Camille GUTTON
Camille GUTTON (1872-1963)
Professeur de physique
Antoine Marie Camille Gutton est né le 30 août 1872 à Nancy, aîné de cinq enfants. Son père, Antoine Marie Georges est avocat et sa mère, Marie Virginie, la fille de Camille Forthomme*, le deuxième professeur de chimie à la Faculté des sciences de Nancy (de 1869 à 1884). En 1902, Gutton épouse à Bar-le-Duc Cécile Marie Françoise Goblet avec laquelle il a trois enfants, Georges (1904), Henri (1905) et Jeanne (1907). Georges sera lieutenant d’artillerie et disparaîtra à 32 ans en 1936. Henri exerce en 1928 la fonction de préparateur à la Faculté, puis se distingue en 1934 avec Maurice Ponte par des recherches initiées par son père sur les ondes décimétriques, à l’origine de l’invention du radar. Camille Gutton décède à Paris, le 19 août 1963, à l’âge de 91 ans.
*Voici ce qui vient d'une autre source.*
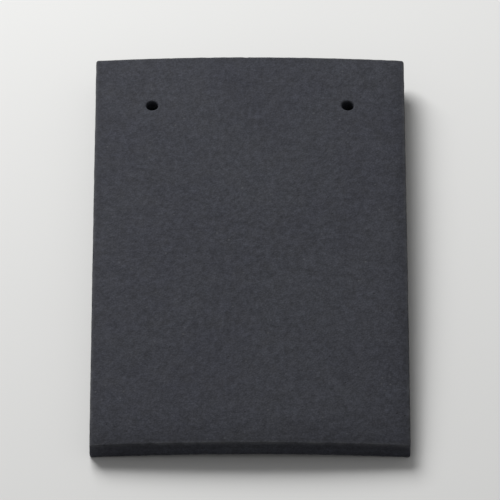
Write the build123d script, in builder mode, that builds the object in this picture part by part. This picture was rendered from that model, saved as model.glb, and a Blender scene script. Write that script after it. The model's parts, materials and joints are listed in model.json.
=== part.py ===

Après des études secondaires au lycée de Nancy et son baccalauréat latin-grec, Camille Gutton est reçu à l’École normale supérieure en 1892. Il n’y entre qu’un an plus tard après avoir effectué son service militaire, et s’y lie d’amitié avec Jean Perrin et Paul Langevin. En 1896, il est reçu à l’agrégation de sciences physiques et, refusant un poste d’assistant à l’École normale supérieure, il revient à Nancy, au laboratoire de René Blondlot*, avec une bourse d’études. Il y prépare une thèse qu’il soutient brillamment en juin 1899, à la Sorbonne, devant un jury auquel participent Henri Poincaré et Gabriel Lippmann : Recherches sur le passage des ondes électriques d’un conducteur à un autre.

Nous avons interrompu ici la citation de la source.